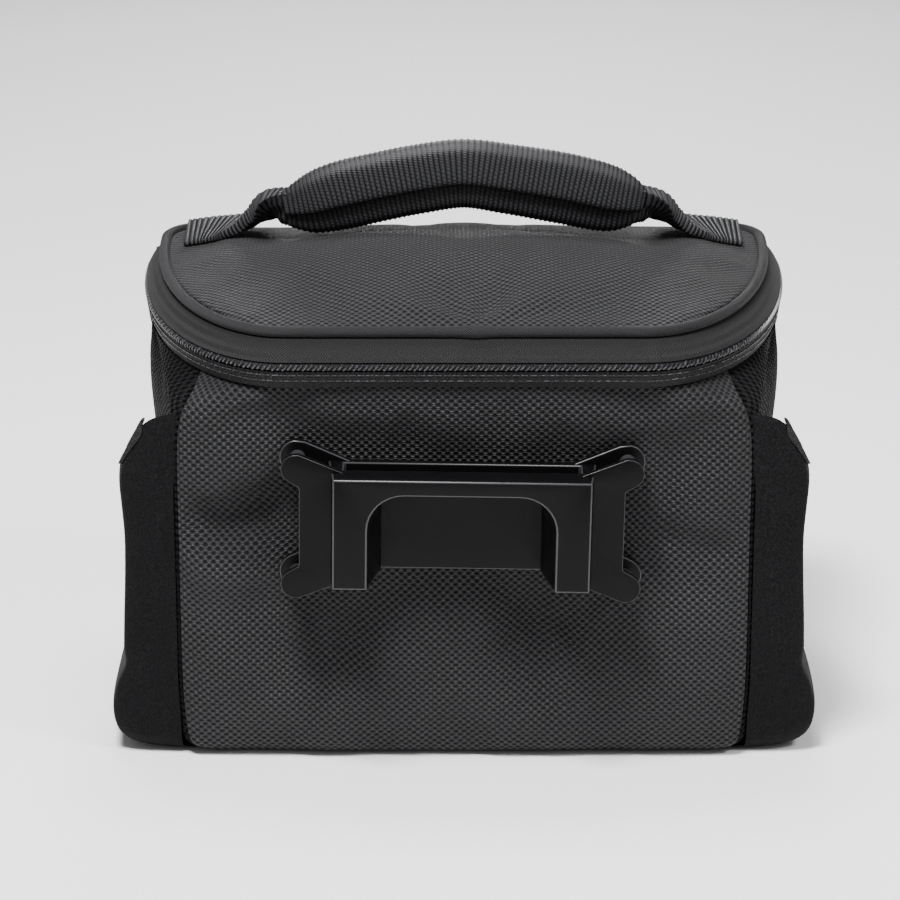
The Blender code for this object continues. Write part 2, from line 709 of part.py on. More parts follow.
def rounded_box(half_x, half_z, radius, steps=4):
    """Corner points of a rounded rectangle in X and Z."""
    points = []
    for turn, (sx, sz) in enumerate(((1, 1), (-1, 1), (-1, -1), (1, -1))):
        for i in range(steps + 1):
            angle = math.pi / 2 * (turn + i / steps)
            points.append((sx * (half_x - radius) + radius * math.cos(angle),
                           sz * (half_z - radius) + radius * math.sin(angle)))
    return points


def circle(centre_x, centre_z, radius, sides=20):
    return [(centre_x + radius * math.cos(2 * math.pi * i / sides),
             centre_z + radius * math.sin(2 * math.pi * i / sides)) for i in range(sides)]


def arch_points(half_width, top, bottom, radius, steps=5):
    """Outline of the arch's cut: open at the bottom, with round top corners."""
    points = [(-half_width, bottom), (half_width, bottom)]
    for i in range(steps + 1):
        angle = math.pi / 2 * i / steps
        points.append((half_width - radius + radius * math.cos(angle), top - radius + radius * math.sin(angle)))
    for i in range(steps + 1):
        angle = math.pi / 2 * (1 + i / steps)
        points.append((-half_width + radius + radius * math.cos(angle), top - radius + radius * math.sin(angle)))
    return points


def join_with(target, other, operation):
    """Adds or cuts one solid by another with a Boolean and removes the tool."""
    modifier = target.modifiers.new(operation, "BOOLEAN")
    modifier.operation = operation
    modifier.object = other
    modifier.solver = "EXACT"
    depsgraph = bpy.context.evaluated_depsgraph_get()
    result = bpy.data.meshes.new_from_object(target.evaluated_get(depsgraph))
    target.modifiers.clear()
    target.data = result
    bpy.data.objects.remove(other, do_unlink=True)


def make_plate():
    """The moulded plate: rear wall and discs, box with its arch and slot, flange with lobes, and four pins."""
    half_x = LOBE_SPACING_ACROSS / 2
    half_z = LOBE_SPACING_UP / 2
    flange_high = PLATE_STANDOFF - FLANGE_BACKSET
    flange_low = flange_high - FLANGE_THICKNESS
    face_x = PLATE_FACE_WIDTH / 2
    face_z = PLATE_FACE_HEIGHT / 2
    plate = prism("mount_plate", rounded_box(half_x - 1 * MM, face_z, 3 * MM), GAP, GAP + REAR_WALL)
    pieces = []
    box_base = rounded_box(face_x + PLATE_DRAFT, face_z, 2.2 * MM)
    box_share = (face_x / (face_x + PLATE_DRAFT), 1.0)
    pieces.append(prism("box", box_base, GAP + 0.4 * MM, PLATE_STANDOFF, box_share))
    pieces.append(prism("flange", rounded_box(half_x, face_z - 0.6 * MM, 3 * MM), flange_low, flange_high))
    for sx in (-1, 1):
        for sz in (-1, 1):
            x = sx * half_x
            z = sz * half_z
            pieces.append(prism("rear_disc", circle(x, z, REAR_DISC_RADIUS), GAP + 0.2 * MM, GAP + REAR_WALL + 0.5 * MM))
            pieces.append(prism("pin", circle(x, z, PIN_RADIUS, 12), GAP + 1 * MM, flange_high - 0.5 * MM))
            pieces.append(prism("lobe", circle(x, z, LOBE_RADIUS), flange_low + 0.15 * MM, flange_high + 0.4 * MM))
    for piece in pieces:
        join_with(plate, piece, "UNION")
    arch_top = -face_z + ARCH_HEIGHT
    arch = arch_points(ARCH_WIDTH / 2 - ARCH_NARROWING, arch_top, -face_z - ARCH_RADIUS, ARCH_RADIUS)
    widen = ARCH_WIDTH / (ARCH_WIDTH - 2 * ARCH_NARROWING)
    join_with(plate, prism("arch", arch, GAP + REAR_WALL, PLATE_STANDOFF + 0.01 * MM, (widen, 1.0)), "DIFFERENCE")
    slot_low = GAP + REAR_WALL + 1.2 * MM
    slot = [(-SLOT_LENGTH / 2, face_z - SLOT_DEPTH), (SLOT_LENGTH / 2, face_z - SLOT_DEPTH),
            (SLOT_LENGTH / 2, face_z + 2 * MM), (-SLOT_LENGTH / 2, face_z + 2 * MM)]
    join_with(plate, prism("slot", slot, slot_low, slot_low + SLOT_WIDTH), "DIFFERENCE")
    place = Matrix.Translation((PLATE_CENTRE_ACROSS, NEAR_Y, PLATE_CENTRE_HEIGHT))
    turn = Matrix.Rotation(PLATE_ROLL, 4, "Y") @ Matrix.Rotation(math.pi, 4, "Z")
    mesh_data = bmesh.new()
    mesh_data.from_mesh(plate.data)
    bmesh.ops.transform(mesh_data, matrix=place @ turn, verts=mesh_data.verts)
    bpy.data.objects.remove(plate, do_unlink=True)
    bmesh.ops.dissolve_limit(mesh_data, angle_limit=math.radians(1), verts=mesh_data.verts, edges=mesh_data.edges)
    add_object("mount_plate", mesh_data, "moulded", smooth_below=30)


def main():
    clear_scene()
    make_body()
    for word, side in (("left", -1), ("right", 1)):
        make_pocket("side_pocket_" + word, side)
        make_binding("pocket_binding_" + word, side)
        make_strap("handle_strap_" + word, side)
    make_zip()
    make_lid()
    make_hinge()
    make_slider()
    make_grip()
    make_plate()


main()
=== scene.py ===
"""Looks of a black bicycle handlebar bag: padded cloth, domed zip lid, webbing handle, pockets, plate.

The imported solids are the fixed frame. Every soft piece is made here from the frame's own sizes, and each
finish is worked out from the real material's thread, rib or grain size. Lengths are in metres, +Z is up
and the plate faces -Y.
"""
from __future__ import annotations

import logging
import math
from bisect import bisect_left
from collections.abc import Callable, Sequence
from dataclasses import dataclass
from enum import Enum
from functools import cache
from typing import NamedTuple

import bmesh
import bpy
from mathutils import Matrix, Vector, noise


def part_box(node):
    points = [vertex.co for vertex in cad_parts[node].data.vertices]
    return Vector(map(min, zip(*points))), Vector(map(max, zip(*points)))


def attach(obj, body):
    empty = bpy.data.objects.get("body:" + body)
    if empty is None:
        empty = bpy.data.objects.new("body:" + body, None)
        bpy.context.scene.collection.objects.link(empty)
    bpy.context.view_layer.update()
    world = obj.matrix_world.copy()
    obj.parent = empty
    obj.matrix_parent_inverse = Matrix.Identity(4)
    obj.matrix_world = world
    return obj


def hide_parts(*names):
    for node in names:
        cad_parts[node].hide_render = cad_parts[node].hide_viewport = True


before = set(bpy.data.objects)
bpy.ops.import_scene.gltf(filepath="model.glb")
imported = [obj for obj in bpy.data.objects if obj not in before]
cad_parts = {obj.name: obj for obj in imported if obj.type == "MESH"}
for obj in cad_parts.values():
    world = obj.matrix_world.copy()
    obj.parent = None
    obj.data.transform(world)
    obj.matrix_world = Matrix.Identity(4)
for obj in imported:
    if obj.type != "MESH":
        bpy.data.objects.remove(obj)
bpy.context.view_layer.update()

MM = 0.001
BODY = "root"
GAP = 0.35 * MM
CORD_STEP = 1.6 * MM
TAPE_STEP = 2.2 * MM

logging.basicConfig(level=logging.INFO, format="%(asctime)s %(message)s")
LOG = logging.getLogger("handlebar_bag")


class Side(Enum):
    """The two sides of the bag, with the sign of X on each."""

    LEFT = -1
    RIGHT = 1

    @property
    def word(self) -> str:
        """The side's name, as it stands in the names of pieces."""
        return self.name.lower()


class Weave(Enum):
    """Ways that a tape's threads cross."""

    TWILL = "twill"
    HERRINGBONE = "herringbone"


# Small helpers for node trees and meshes


@cache
def box(node: str) -> tuple[Vector, Vector]:
    """Lowest and highest corner of a CAD node, in metres."""
    low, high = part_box(node)
    return Vector(low), Vector(high)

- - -

◆ Stated task ◆
Transcribe, word for word, every line from the line with "for word, side" to the line with "from mathutils import Matrix, Vector, noise", inclusive, and output nothing else.

◆ Solved exercise ◆
    for word, side in (("left", -1), ("right", 1)):
        make_pocket("side_pocket_" + word, side)
        make_binding("pocket_binding_" + word, side)
        make_strap("handle_strap_" + word, side)
    make_zip()
    make_lid()
    make_hinge()
    make_slider()
    make_grip()
    make_plate()


main()
=== scene.py ===
"""Looks of a black bicycle handlebar bag: padded cloth, domed zip lid, webbing handle, pockets, plate.

The imported solids are the fixed frame. Every soft piece is made here from the frame's own sizes, and each
finish is worked out from the real material's thread, rib or grain size. Lengths are in metres, +Z is up
and the plate faces -Y.
"""
from __future__ import annotations

import logging
import math
from bisect import bisect_left
from collections.abc import Callable, Sequence
from dataclasses import dataclass
from enum import Enum
from functools import cache
from typing import NamedTuple

import bmesh
import bpy
from mathutils import Matrix, Vector, noise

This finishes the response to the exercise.